Okay. Thank you for the detailed answer. Very helpful.
Okay. Next question is from Henrique Navarro from Santander. Henrique, you may proceed.
Hi, Parize. Can you hear me now? Hello?
Navarro, are you there?
Yes. Can you hear me now?
Yes, we can. You may proceed, please.
Sorry for that. My question is on competition. All the large banks have been advancing in their IFAs, both internal and external, financial advisors as well as improving the open investment platforms. The level of competition XP is facing was not there, like maybe two or three years ago and it has been increasing. How do you see this advancement of competition from the large banks affecting your businesses?

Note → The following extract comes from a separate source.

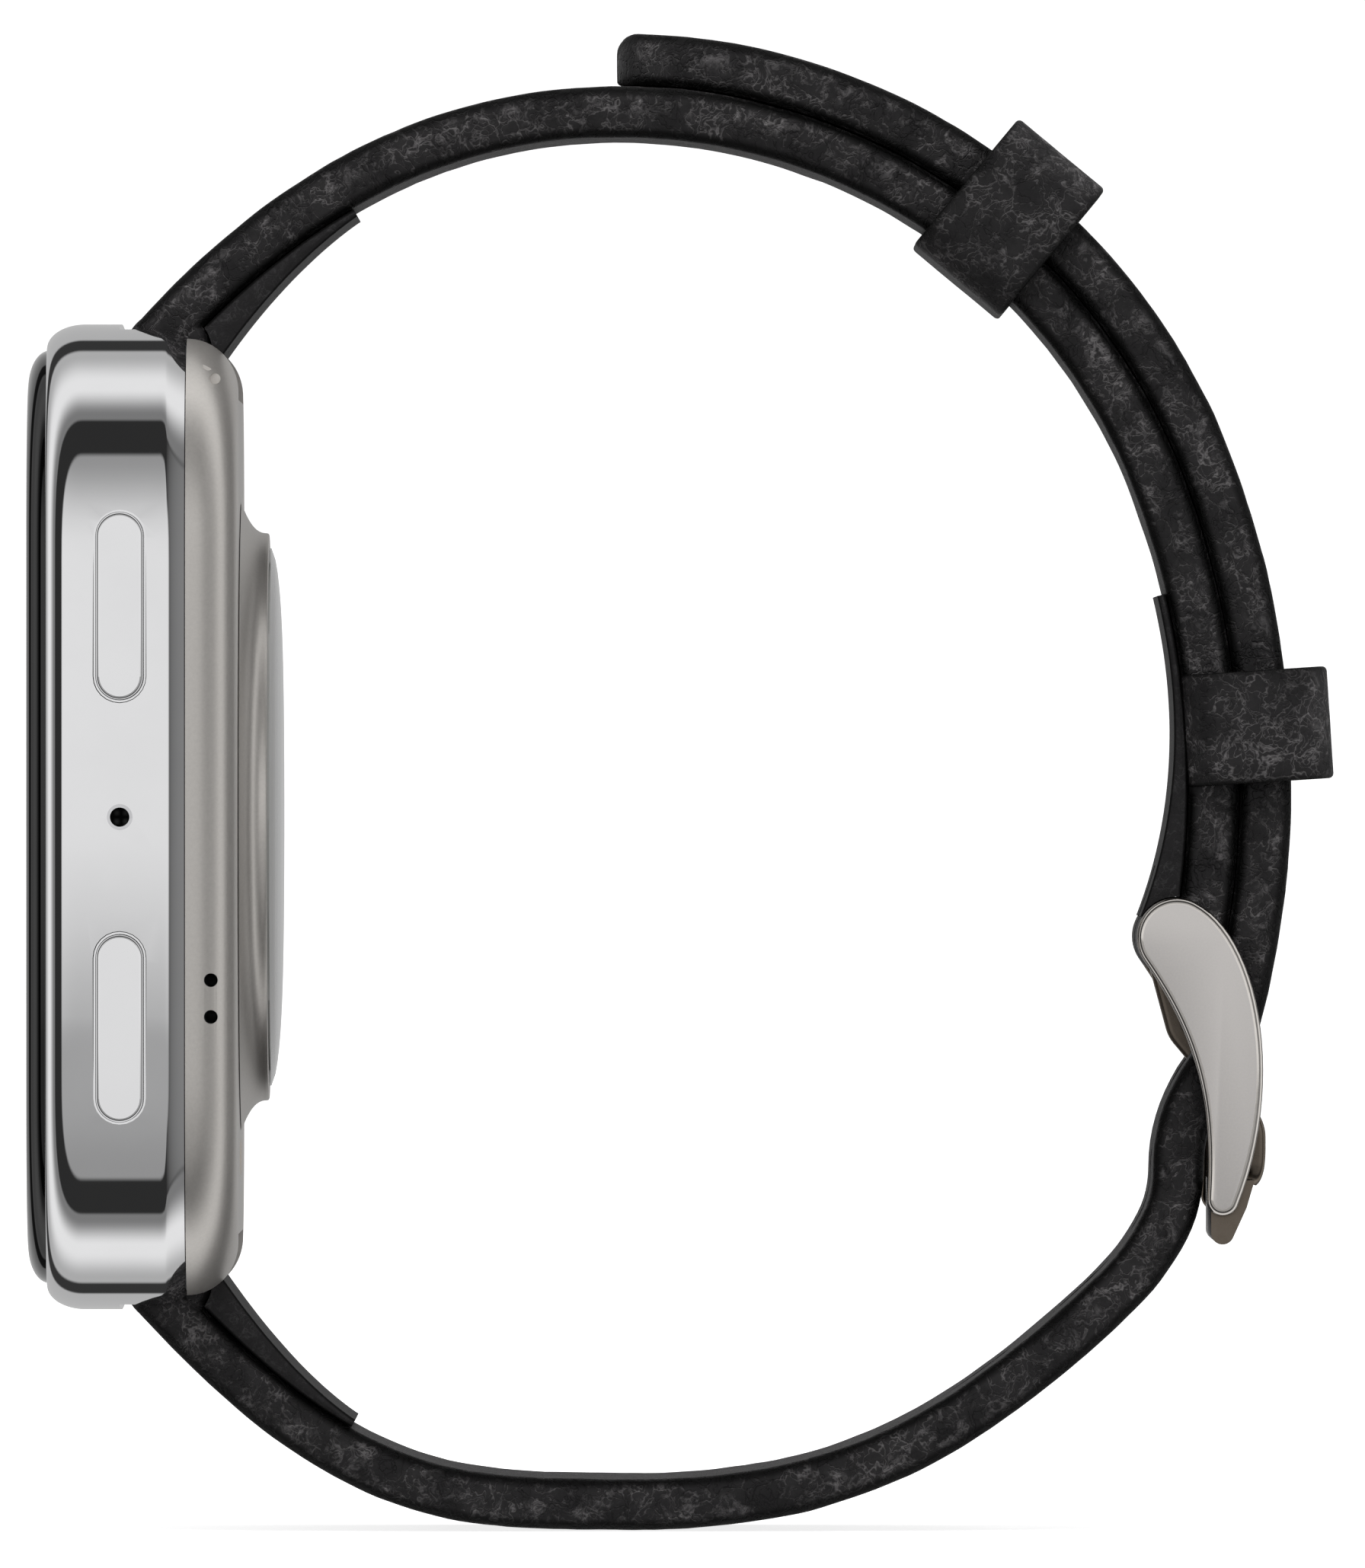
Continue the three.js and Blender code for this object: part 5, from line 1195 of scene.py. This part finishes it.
class WATCH_OT_stage(bpy.types.Operator):
    """Makes the floor, the studio light and the camera"""

    bl_idname = "watch.stage"
    bl_label = "Stage"

    def execute(self, context):
        scene = context.scene
        scene.view_settings.view_transform = "Standard"
        self.floor(CAD_BOX[0][2] - 0.05 * MM)
        self.studio(scene)
        self.camera(scene)
        return {"FINISHED"}

    def floor(self, level):
        """A plain pale sheet that turns up into a round wall far away.

        Polished metal reflects the light tent instead of it.
        """
        r = np.array([0.02, 0.2, 1.5, 9.0, 9.9, 10.0, 10.0])[:, None]
        rise = np.array([0.0, 0.0, 0.0, 0.0, 0.1, 1.0, 6.0])[:, None]
        a = np.linspace(0, 2 * math.pi, 64, endpoint=False)
        points = np.stack([r * np.cos(a), r * np.sin(a), level + rise + 0 * r * a], -1)
        verts, faces = skin(points)
        mesh = bpy.data.meshes.new("pale_floor")
        mesh.from_pydata(verts.tolist(), [], faces[:-1])
        sheet = bpy.data.objects.new("pale_floor", mesh)
        bpy.context.scene.collection.objects.link(sheet)
        matt, tree, shader, where = finish("matt_white_paper", Roughness=0.9, Emission_Strength=0.8)
        noise = node(tree, "ShaderNodeTexNoise", {"Vector": where, "Scale": per_metre(4.0)})
        colour = node(tree, "ShaderNodeMix", {
            0: noise.outputs[0], 6: linear("#F4F4F4"), 7: linear("#FAFAFA")}, data_type="RGBA")
        tree.links.new(colour.outputs[2], shader.inputs["Base Color"])
        shader.inputs["Emission Color"].default_value = (1, 1, 1, 1)
        mesh.materials.append(matt)
        sheet.visible_glossy = False
        sheet.visible_diffuse = False

    def studio(self, scene):
        """A light tent round the object: bright and dark rings about the X axis."""
        world = bpy.data.worlds.new("light_tent")
        scene.world = world
        world.use_nodes = True
        tree = world.node_tree
        tree.nodes.clear()
        toward = node(tree, "ShaderNodeTexCoord").outputs["Generated"]
        parts = node(tree, "ShaderNodeSeparateXYZ", {0: toward})
        side, up = parts.outputs[0], parts.outputs[2]
        # Changes in brightness as the cosine from the +X axis grows: (from, to, change).
        level = self.climb(tree, side, 0.5, (
            (-0.80, -0.76, -0.46), (-0.62, -0.56, 0.46), (-0.5, -0.05, 0.45),
            (0.05, 0.4, -0.72), (0.44, 0.48, -0.2), (0.735, 0.775, 0.32)))
        # The front zone is brightest level with the object, and falls faster downwards.
        high = self.climb(tree, up, 0.0, ((0.02, 0.65, -0.56), (-0.6, -0.05, 0.08), (-0.038, -0.002, 0.48)))
        front = node(tree, "ShaderNodeMapRange", {
            "Value": side, "From Min": 0.735, "From Max": 0.775}, interpolation_type="SMOOTHSTEP")
        core = node(tree, "ShaderNodeMath", {0: high, 1: front.outputs[0]}, operation="MULTIPLY")
        lit = node(tree, "ShaderNodeMath", {0: level, 1: core.outputs[0]}, operation="ADD")
        # The dark ring round the front zone turns grey behind the object.
        ring = self.climb(tree, side, 0.0, ((0.44, 0.5, 1.0), (0.72, 0.775, -1.0)))
        behind = node(tree, "ShaderNodeMapRange", {
            "Value": parts.outputs[1], "From Min": 0.5, "From Max": 0.85, "To Max": 0.26},
            interpolation_type="SMOOTHSTEP")
        grey = node(tree, "ShaderNodeMath", {0: ring, 1: behind.outputs[0]}, operation="MULTIPLY")
        total = node(tree, "ShaderNodeMath", {0: lit.outputs[0], 1: grey.outputs[0]}, operation="ADD")
        back = node(tree, "ShaderNodeBackground", {
            "Color": (1, 1, 1, 1), "Strength": total.outputs[0]})
        node(tree, "ShaderNodeOutputWorld", {"Surface": back.outputs[0]})
        lamp = bpy.data.lights.new("soft_key", "AREA")
        lamp.shape = "DISK"
        lamp.size = 0.5
        lamp.energy = 2.0
        key = bpy.data.objects.new("soft_key", lamp)
        key.location = (0.3, 0.05, 0.6)
        key.rotation_euler = (0, math.radians(26), 0)
        key.visible_glossy = False
        scene.collection.objects.link(key)

    def climb(self, tree, value, start, changes):
        """A brightness that starts at one level and eases by each change in turn."""
        level = start
        for low, high, change in changes:
            ramp = node(tree, "ShaderNodeMapRange", {
                "Value": value, "From Min": low, "From Max": high, "To Min": 0.0, "To Max": change},
                interpolation_type="SMOOTHSTEP")
            level = node(tree, "ShaderNodeMath", {0: ramp.outputs[0], 1: level}, operation="ADD").outputs[0]
        return level

    def camera(self, scene):
        """A long lens at +X, level with the case."""
        data = bpy.data.cameras.new("long_lens")
        data.sensor_fit = "VERTICAL"
        data.sensor_height = 36.0
        data.lens = 1000.0
        data.clip_end = 100.0
        away = SEEN * data.lens / data.sensor_height
        eye = bpy.data.objects.new("long_lens", data)
        eye.location = ((AIM[0] + away) * MM, AIM[1] * MM, AIM[2] * MM)
        eye.rotation_euler = (math.pi / 2, 0, math.pi / 2)
        scene.collection.objects.link(eye)
        scene.camera = eye


PIECES = (WATCH_OT_case, WATCH_OT_cover, WATCH_OT_glass, WATCH_OT_sensor, WATCH_OT_buttons,
          WATCH_OT_straps, WATCH_OT_tabs, WATCH_OT_keepers, WATCH_OT_buckle, WATCH_OT_tang,
          WATCH_OT_inside, WATCH_OT_stage)


class WATCH_PT_panel(bpy.types.Panel):
    """Lists the watch's pieces and their sizes"""

    bl_label = "Smartwatch"
    bl_space_type = "VIEW_3D"
    bl_region_type = "UI"
    bl_category = "Watch"

    def draw(self, context):
        for group in (context.scene.watch_sizes, context.scene.watch_colours):
            for name in group.__annotations__:
                self.layout.prop(group, name)
        for piece in PIECES:
            self.layout.operator(piece.bl_idname)


CLASSES = (WatchSizes, WatchColours) + PIECES + (WATCH_PT_panel,)


def register():
    for one in CLASSES:
        bpy.utils.register_class(one)
    bpy.types.Scene.watch_sizes = bpy.props.PointerProperty(type=WatchSizes)
    bpy.types.Scene.watch_colours = bpy.props.PointerProperty(type=WatchColours)


def unregister():
    del bpy.types.Scene.watch_sizes
    del bpy.types.Scene.watch_colours
    for one in reversed(CLASSES):
        bpy.utils.unregister_class(one)


def main():
    """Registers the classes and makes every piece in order."""
    register()
    for piece in PIECES:
        group, name = piece.bl_idname.split(".")
        getattr(getattr(bpy.ops, group), name)()


if __name__ == "__main__":
    main()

Thanks for the question, Navarro. I would say, of course, the incumbent banks, they are not sitting down, doing nothing, but for us, the most structural change in the last, I would say, two years, it's not that the banks—the incumbent banks—they improved a lot in investments, and the main reason is the high-interest rates, tax-exempt products, and so on. If you look at some of these incumbent banks without giving any names, they didn't improve at all in investments. But when you look at the NPS from affluent clients from the same bank, the NPS went up like 40 bps. The main reason is the level of profitability that they can have with just tax-exempt products. So it's a little bit harder to compete with the incumbent banks in this environment, but again, we are not like blaming the macroeconomic environment. We are not waiting for the macro to get better, and our guidance doesn't depend on the macro environment. That's an upside. But for us, it's more the environment and the structural change in most of these incumbent banks.
Thank you very much. That was very clear.
Okay. This was the last question. So we thank you for your participation. Our team and the management are available for further questions. It will be a pleasure to answer anyone that you send to us. Thank you, and we talk soon.